▸ The problem:
Beginning with the first line of the entries below, quote each line until you reach and include the line with "const bodyAside = 0.5;".

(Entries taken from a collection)

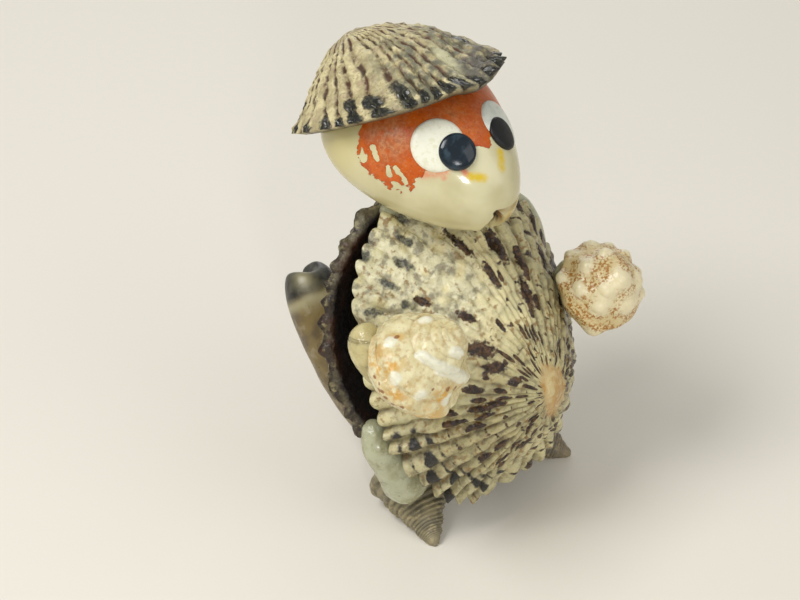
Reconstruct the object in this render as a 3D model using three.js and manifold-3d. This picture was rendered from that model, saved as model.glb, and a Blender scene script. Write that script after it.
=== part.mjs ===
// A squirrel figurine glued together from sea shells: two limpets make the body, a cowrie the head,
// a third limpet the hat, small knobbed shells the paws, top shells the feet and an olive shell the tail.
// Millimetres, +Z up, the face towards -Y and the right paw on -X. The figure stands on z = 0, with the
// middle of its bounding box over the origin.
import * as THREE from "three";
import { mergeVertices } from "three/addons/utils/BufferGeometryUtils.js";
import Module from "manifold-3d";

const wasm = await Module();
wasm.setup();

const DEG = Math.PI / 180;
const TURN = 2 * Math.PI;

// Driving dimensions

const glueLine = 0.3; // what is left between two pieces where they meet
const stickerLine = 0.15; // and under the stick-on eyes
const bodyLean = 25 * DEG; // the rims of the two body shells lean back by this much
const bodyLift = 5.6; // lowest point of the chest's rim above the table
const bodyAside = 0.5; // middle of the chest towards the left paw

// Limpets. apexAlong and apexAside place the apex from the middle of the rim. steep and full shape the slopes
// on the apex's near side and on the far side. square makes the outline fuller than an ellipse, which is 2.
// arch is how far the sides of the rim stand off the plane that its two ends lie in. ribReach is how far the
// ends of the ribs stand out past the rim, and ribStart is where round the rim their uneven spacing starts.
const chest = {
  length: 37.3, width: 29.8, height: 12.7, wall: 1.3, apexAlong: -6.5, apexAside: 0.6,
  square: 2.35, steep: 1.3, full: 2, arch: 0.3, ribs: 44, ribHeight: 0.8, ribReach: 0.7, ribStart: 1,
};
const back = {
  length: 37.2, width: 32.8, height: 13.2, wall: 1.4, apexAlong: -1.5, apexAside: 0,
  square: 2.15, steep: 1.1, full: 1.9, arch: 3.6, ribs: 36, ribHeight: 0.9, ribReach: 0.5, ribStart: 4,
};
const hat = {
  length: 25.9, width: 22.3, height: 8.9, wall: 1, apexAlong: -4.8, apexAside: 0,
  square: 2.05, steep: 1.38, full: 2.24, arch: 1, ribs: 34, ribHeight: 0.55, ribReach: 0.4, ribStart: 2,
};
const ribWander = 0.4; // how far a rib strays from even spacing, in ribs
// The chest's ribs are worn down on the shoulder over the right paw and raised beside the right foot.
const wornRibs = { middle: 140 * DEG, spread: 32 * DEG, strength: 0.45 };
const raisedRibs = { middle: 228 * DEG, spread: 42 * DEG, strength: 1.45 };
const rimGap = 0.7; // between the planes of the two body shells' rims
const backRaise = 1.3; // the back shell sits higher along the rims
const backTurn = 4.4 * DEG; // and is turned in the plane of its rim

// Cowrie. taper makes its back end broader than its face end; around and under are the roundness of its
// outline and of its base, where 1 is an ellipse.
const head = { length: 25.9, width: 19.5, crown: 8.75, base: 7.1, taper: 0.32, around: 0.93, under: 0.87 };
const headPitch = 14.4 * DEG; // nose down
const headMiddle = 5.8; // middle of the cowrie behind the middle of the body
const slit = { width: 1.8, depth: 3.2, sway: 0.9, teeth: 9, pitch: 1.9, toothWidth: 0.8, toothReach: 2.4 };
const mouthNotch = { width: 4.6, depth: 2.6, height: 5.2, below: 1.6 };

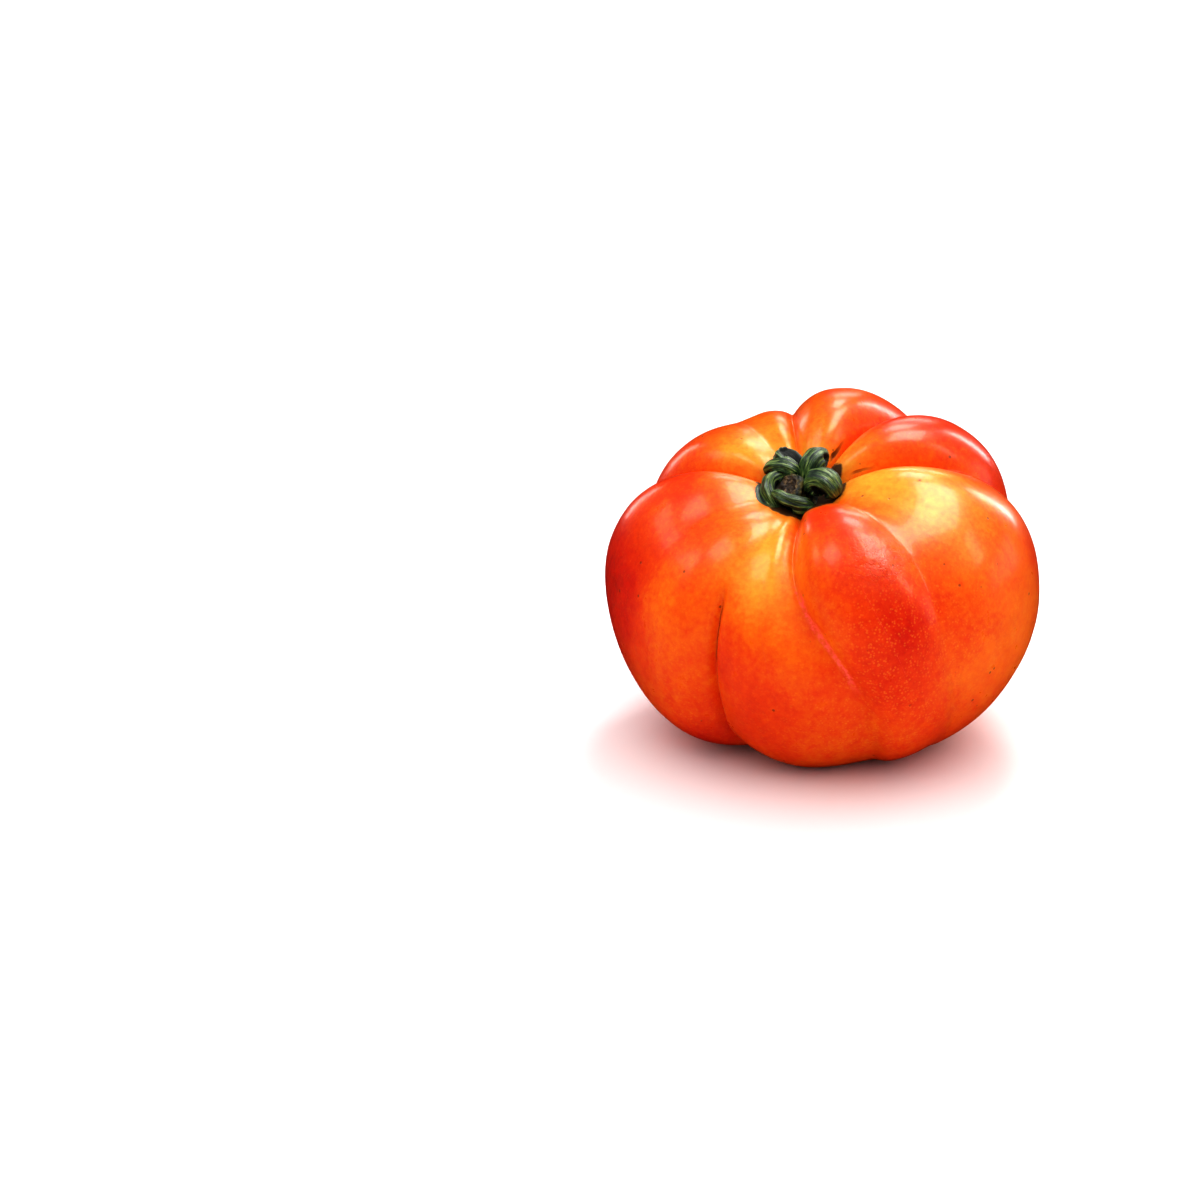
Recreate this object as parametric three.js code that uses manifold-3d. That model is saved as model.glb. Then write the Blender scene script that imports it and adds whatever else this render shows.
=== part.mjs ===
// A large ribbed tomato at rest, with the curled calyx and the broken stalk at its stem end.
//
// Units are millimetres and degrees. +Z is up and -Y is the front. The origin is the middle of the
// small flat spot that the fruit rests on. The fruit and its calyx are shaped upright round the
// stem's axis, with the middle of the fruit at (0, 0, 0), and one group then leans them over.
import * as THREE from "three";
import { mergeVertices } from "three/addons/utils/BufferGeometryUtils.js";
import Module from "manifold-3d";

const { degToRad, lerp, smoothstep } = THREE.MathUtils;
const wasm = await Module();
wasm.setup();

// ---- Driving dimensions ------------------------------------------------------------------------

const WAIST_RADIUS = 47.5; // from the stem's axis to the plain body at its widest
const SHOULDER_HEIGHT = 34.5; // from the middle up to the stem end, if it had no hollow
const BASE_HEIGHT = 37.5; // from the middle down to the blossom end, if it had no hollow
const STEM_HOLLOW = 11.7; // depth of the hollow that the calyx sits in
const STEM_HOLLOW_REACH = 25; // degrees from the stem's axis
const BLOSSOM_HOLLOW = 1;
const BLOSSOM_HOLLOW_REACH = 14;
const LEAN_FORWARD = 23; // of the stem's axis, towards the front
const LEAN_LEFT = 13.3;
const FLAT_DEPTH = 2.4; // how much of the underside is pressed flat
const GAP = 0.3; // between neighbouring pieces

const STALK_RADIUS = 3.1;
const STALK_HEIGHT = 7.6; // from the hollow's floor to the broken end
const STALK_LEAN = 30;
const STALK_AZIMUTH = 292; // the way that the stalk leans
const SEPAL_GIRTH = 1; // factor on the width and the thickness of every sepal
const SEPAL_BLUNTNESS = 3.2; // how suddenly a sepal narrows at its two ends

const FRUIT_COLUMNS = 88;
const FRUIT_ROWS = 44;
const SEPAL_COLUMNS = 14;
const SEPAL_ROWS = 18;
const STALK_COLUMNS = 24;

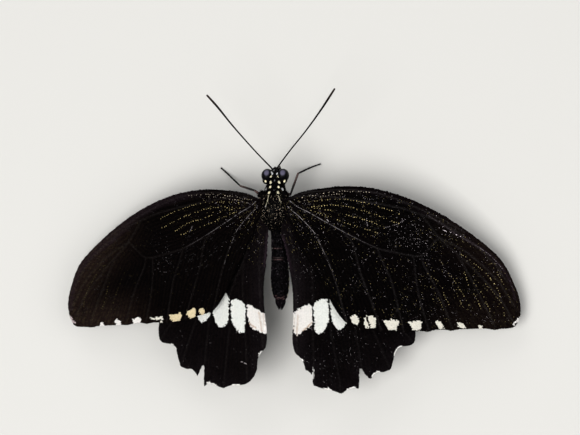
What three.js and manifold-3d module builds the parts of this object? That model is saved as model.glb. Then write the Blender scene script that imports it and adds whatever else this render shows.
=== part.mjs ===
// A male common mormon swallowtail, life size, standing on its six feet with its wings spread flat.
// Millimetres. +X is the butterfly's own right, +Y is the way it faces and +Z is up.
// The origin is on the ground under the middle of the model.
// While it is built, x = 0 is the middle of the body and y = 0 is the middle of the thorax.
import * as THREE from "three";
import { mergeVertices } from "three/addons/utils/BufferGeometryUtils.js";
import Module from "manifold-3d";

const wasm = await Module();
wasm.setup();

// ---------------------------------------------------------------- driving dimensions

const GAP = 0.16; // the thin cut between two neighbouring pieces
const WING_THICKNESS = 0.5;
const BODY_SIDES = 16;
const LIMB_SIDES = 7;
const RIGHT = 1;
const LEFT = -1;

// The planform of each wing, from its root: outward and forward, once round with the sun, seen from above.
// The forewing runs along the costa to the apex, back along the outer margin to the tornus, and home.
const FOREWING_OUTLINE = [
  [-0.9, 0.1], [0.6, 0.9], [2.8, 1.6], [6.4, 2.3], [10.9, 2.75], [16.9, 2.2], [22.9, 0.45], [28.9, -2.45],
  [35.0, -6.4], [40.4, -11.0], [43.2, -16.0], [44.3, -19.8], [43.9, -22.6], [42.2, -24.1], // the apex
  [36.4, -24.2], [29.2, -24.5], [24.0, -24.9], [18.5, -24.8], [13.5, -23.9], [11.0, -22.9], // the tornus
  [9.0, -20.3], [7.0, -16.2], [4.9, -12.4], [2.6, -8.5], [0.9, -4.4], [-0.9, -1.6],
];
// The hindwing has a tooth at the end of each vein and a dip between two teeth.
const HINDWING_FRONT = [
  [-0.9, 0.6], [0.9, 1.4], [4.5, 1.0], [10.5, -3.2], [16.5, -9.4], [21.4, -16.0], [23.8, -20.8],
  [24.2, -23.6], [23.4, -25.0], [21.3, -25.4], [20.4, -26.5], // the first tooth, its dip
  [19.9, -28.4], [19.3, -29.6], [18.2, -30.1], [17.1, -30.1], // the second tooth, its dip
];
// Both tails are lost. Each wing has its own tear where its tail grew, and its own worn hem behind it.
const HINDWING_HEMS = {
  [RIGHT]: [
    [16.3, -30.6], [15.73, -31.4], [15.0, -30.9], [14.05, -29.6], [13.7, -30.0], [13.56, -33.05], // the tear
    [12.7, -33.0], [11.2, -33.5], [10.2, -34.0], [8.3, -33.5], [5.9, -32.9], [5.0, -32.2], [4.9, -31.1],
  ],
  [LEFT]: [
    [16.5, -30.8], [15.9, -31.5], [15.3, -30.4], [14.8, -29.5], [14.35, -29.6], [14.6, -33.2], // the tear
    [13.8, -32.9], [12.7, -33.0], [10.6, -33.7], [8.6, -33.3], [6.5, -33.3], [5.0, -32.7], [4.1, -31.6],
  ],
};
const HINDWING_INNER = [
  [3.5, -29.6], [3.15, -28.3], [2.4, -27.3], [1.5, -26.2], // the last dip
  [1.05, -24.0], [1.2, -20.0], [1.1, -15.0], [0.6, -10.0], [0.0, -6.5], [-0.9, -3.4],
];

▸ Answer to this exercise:
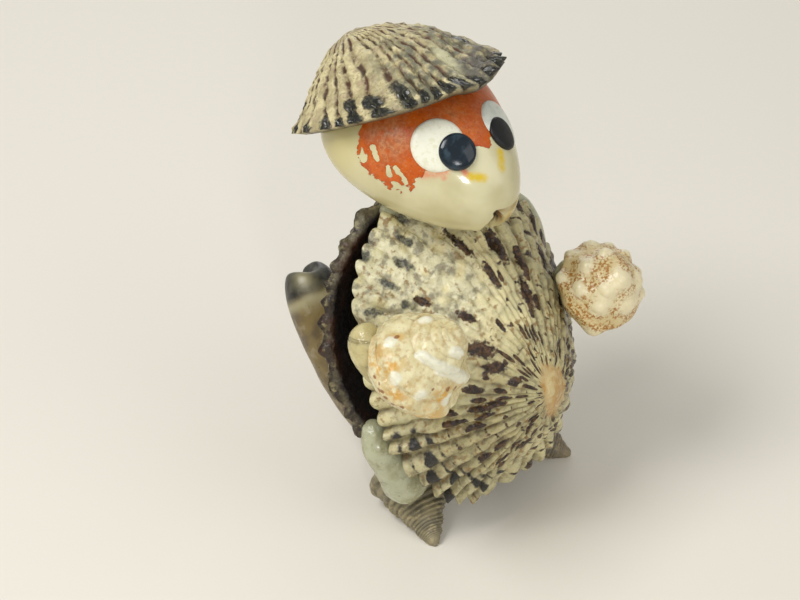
Reconstruct the object in this render as a 3D model using three.js and manifold-3d. This picture was rendered from that model, saved as model.glb, and a Blender scene script. Write that script after it.
=== part.mjs ===
// A squirrel figurine glued together from sea shells: two limpets make the body, a cowrie the head,
// a third limpet the hat, small knobbed shells the paws, top shells the feet and an olive shell the tail.
// Millimetres, +Z up, the face towards -Y and the right paw on -X. The figure stands on z = 0, with the
// middle of its bounding box over the origin.
import * as THREE from "three";
import { mergeVertices } from "three/addons/utils/BufferGeometryUtils.js";
import Module from "manifold-3d";

const wasm = await Module();
wasm.setup();

const DEG = Math.PI / 180;
const TURN = 2 * Math.PI;

// Driving dimensions

const glueLine = 0.3; // what is left between two pieces where they meet
const stickerLine = 0.15; // and under the stick-on eyes
const bodyLean = 25 * DEG; // the rims of the two body shells lean back by this much
const bodyLift = 5.6; // lowest point of the chest's rim above the table
const bodyAside = 0.5; // middle of the chest towards the left paw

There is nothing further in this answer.